Merged doc file fixes by Sasha

diff --git a/doc/swift-protocol.txt b/doc/swift-protocol.txt
index 42f1afb..cc3f88f 100644 (file)
--- a/doc/swift-protocol.txt
+++ b/doc/swift-protocol.txt
@@ -392,7 +392,7 @@ Table of Contents
    have three peaks, bin numbers 3, 9, 12.
    Thus, once a newcomer joins a swarm, the first peer sending him
    data prepends it with peak hashes; the newcomer checks them against
-   the root hash (see Sec 4.2.2).
+   the root hash (see Sec 4.4.2).
    
    04 00000003 1234567890ABCDEF1234567890ABCDEF12345678
    04 00000009 234567890ABCDEF1234567890ABCDEF123456789
@@ -405,13 +405,13 @@ Table of Contents
    In the case of static file download a transfer is bootstrapped with
    a root hash. The root hash corresponds to the root bin covering
    the entire 2**63 KB data range. Every hash in the tree is defined
-   in the usual way, as a SHA-1 hash of a concatenation of two
-   lower-level SHA-1 hashes, corresponding to left and right data
+   in the usual way, as a SHA1 hash of a concatenation of two
+   lower-level SHA1 hashes, corresponding to left and right data
    half-ranges resp.
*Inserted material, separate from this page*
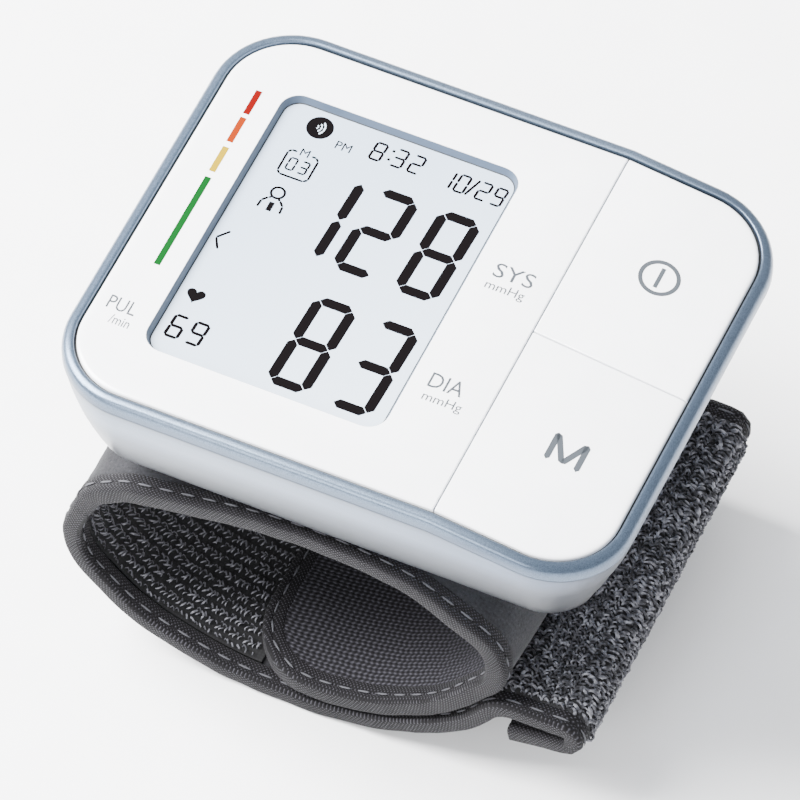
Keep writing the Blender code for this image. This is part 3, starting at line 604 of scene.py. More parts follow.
# %% Screen frame and seal
frame_outer = (SCREEN_HALF_X - 0.02, SCREEN_HALF_Y - 0.02, 0.1, 2.98)
frame_inner = (SCREEN_HALF_X - 0.42, SCREEN_HALF_Y - 0.42, 1.12, 2.6)
screen_frame = ring(frame_outer, frame_inner, SCREEN_X)
apply_modifier(screen_frame, "SOLIDIFY", thickness=0.12 * MM, offset=0)
dress(screen_frame, "slate_screen_frame", slate_abs)
seal_outer = (SCREEN_HALF_X - 0.44, SCREEN_HALF_Y - 0.44, 1.16, 2.58)
seal_inner = (SCREEN_HALF_X - 0.62, SCREEN_HALF_Y - 0.62, 1.18, 2.42)
screen_seal = ring(seal_outer, seal_inner, SCREEN_X)
apply_modifier(screen_seal, "SOLIDIFY", thickness=0.08 * MM, offset=0)
dress(screen_seal, "black_screen_seal", black_abs)

# %% Liquid crystal face
crystal, tree, shader = new_finish("liquid_crystal_behind_acrylic", "b4c0cd", 0.3,
                                   Coat_Weight=0.25, Coat_Roughness=0.05)
place = add_node(tree, "ShaderNodeTexCoord")
turn = add_node(tree, "ShaderNodeMapping", links={"Vector": place.outputs["Object"]},
                Rotation=(0, 0, math.radians(50)), Scale=(1 / (62 * MM),) * 3)
turn.inputs["Location"].default_value = (0.35, 0.5, 0)
# Painted light: this gradient makes the crystal brighter towards its lower right.
painted_light_gradient = add_node(tree, "ShaderNodeTexGradient", links={"Vector": turn.outputs["Vector"]})
tree.links.new(ramp(tree, painted_light_gradient.outputs["Fac"], [(0.0, "a3b2c4"), (0.5, "b3c0ce"), (1.0, "c6cfd9")]),
               shader.inputs["Base Color"])
lens = build_up(rounded_plate(SCREEN_HALF_X - 0.3, SCREEN_HALF_Y - 0.3, 2.2, 2.7, (SCREEN_X, 0), 8),
                [(0, 0.95), (0.05, 0.05)])
dress(lens, "liquid_crystal_face", crystal, stands_for=("display_lens",))

# %% [markdown]
# The printing. Segments of the display are thin dark flats with mitred ends and a hairline between
# them. Each is a plane whose corners are bevelled until the ends meet in a point. Words are text
# turned to mesh and stretched to their printed size. What is printed on the sloping keys leans
# with them.

# %% Printing helpers
INK_RISE = 0.03
SCREEN_DEPTH = 1.2
SCREEN_SHIFT = (-0.36, 0.80)

SEGMENTS = {"0": "abcdef", "1": "bc", "2": "abged", "3": "abgcd", "5": "afgcd", "6": "afgedc",
            "8": "abcdefg", "9": "abcdfg"}


def flat_bar(start, end, width, depth):
    """A flat bar between two points, its ends mitred to a point."""
    bpy.ops.object.select_all(action="DESELECT")
    span = Vector((end[0] - start[0], end[1] - start[1], 0))
    middle = ((start[0] + end[0]) / 2 * MM, (start[1] + end[1]) / 2 * MM, FACE_Z - depth * MM)
    bpy.ops.mesh.primitive_plane_add(size=1, location=middle, rotation=(0, 0, math.atan2(span.y, span.x)))
    bar = bpy.context.object
    bar.scale = (span.length * MM, width * MM, 1)
    bpy.ops.object.transform_apply(location=True, rotation=True, scale=True)
    begin_edit(bar)
    bpy.ops.mesh.select_all(action="SELECT")
    bpy.ops.mesh.bevel(offset=width * 0.46 * MM, segments=1, affect="VERTICES")
    end_edit()
    return bar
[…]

For example,
                 hash_1 = SHA1 (hash_0+hash_2)
    where + stands for concatenation and hash_i stands for Merkle hash
    of the bin number i. Obviously, that does not hold for the
-   base-layer hashes, which are normal SHA-1 hashes over 1KB data
+   base-layer hashes, which are normal SHA1 hashes over 1KB data
    ranges ("packets"), except probably for the tail packet, which
    might have less than 1KB of data. The normal recursive formula does
    not apply to empty bins, i.e. bins that have no data absolutely;
@@ -438,9 +438,11 @@ Table of Contents
    anchors for building uncle chains during the transmission (as the
    root hash is too high in the sky). A newcomer peer MAY signal it
    already has peak hashes by acknowledging any bin, even empty one:
+
    02 FFFFFFFF
-   Otherwise, the first of the senders bootstraps him with all the
-   peak hashes.
+
+   Otherwise, the first of the senders SHOULD bootstrap him with all
+   the peak hashes.
    
 
 4.4.3. Hash trees for streams
@@ -454,14 +456,14 @@ Table of Contents
    data range the receiver has peak hashes for and to prepend the data
    and the uncle hashes with the necessary (signed) peak hashes.
    Except for the fact that the set of peak hashes changes with the
-   time, other parts of the algorithm work as described in 4.4.3 As we
+   time, other parts of the algorithm work as described in 4.4.2 As we
    see, in both cases data length is not known on advance, bit derived
    on-the-go from the peak hashes. Suppose, our 7KB stream extended to
-   another kilobyte. Thus, now hash 15 becomes the only peak hash,
-   eating hashes 7, 10, 11 and the source sends out a signed peak hash
+   another kilobyte. Thus, now hash 7 becomes the only peak hash,
+   eating hashes 3, 9, 12 and the source sends out a signed peak hash
    message (type 7) to announce the fact:
    
-   07 0000000F 1234567890ABCDEF1234567890ABCDEF12345678 SOME-SIGN-HERE
+   07 00000007 1234567890ABCDEF1234567890ABCDEF12345678 SOME-SIGN-HERE
 
 
 4.5.  Peer exchange and NAT hole punching
@@ -521,7 +523,7 @@ Table of Contents
 
 5. Security Considerations
 
-   simplify as possible (e.g. no buffer overruns) Still, resource,
+   Simplify as possible (e.g. no buffer overruns). Still, resource,
    membership subverting [] for DDoS Thus, implementation MUST at
    least rate-limit activity to untested destinations. E.g. 4 attempts
    a second: million peers, 1Gb/sec, amplification ratio 4.

diff --git a/swift.h b/swift.h
index 8c65dd3..0dc3240 100644 (file)
--- a/swift.h
+++ b/swift.h
@@ -120,7 +120,8 @@ namespace swift {
         P2TP_HASH = 4,
         P2TP_PEX_ADD = 5,
         P2TP_PEX_RM = 6,
-        P2TP_MESSAGE_COUNT = 7
+        P2TP_SIGNED_HASH = 7,
+        P2TP_MESSAGE_COUNT = 8
     } messageid_t;
 
     class PiecePicker;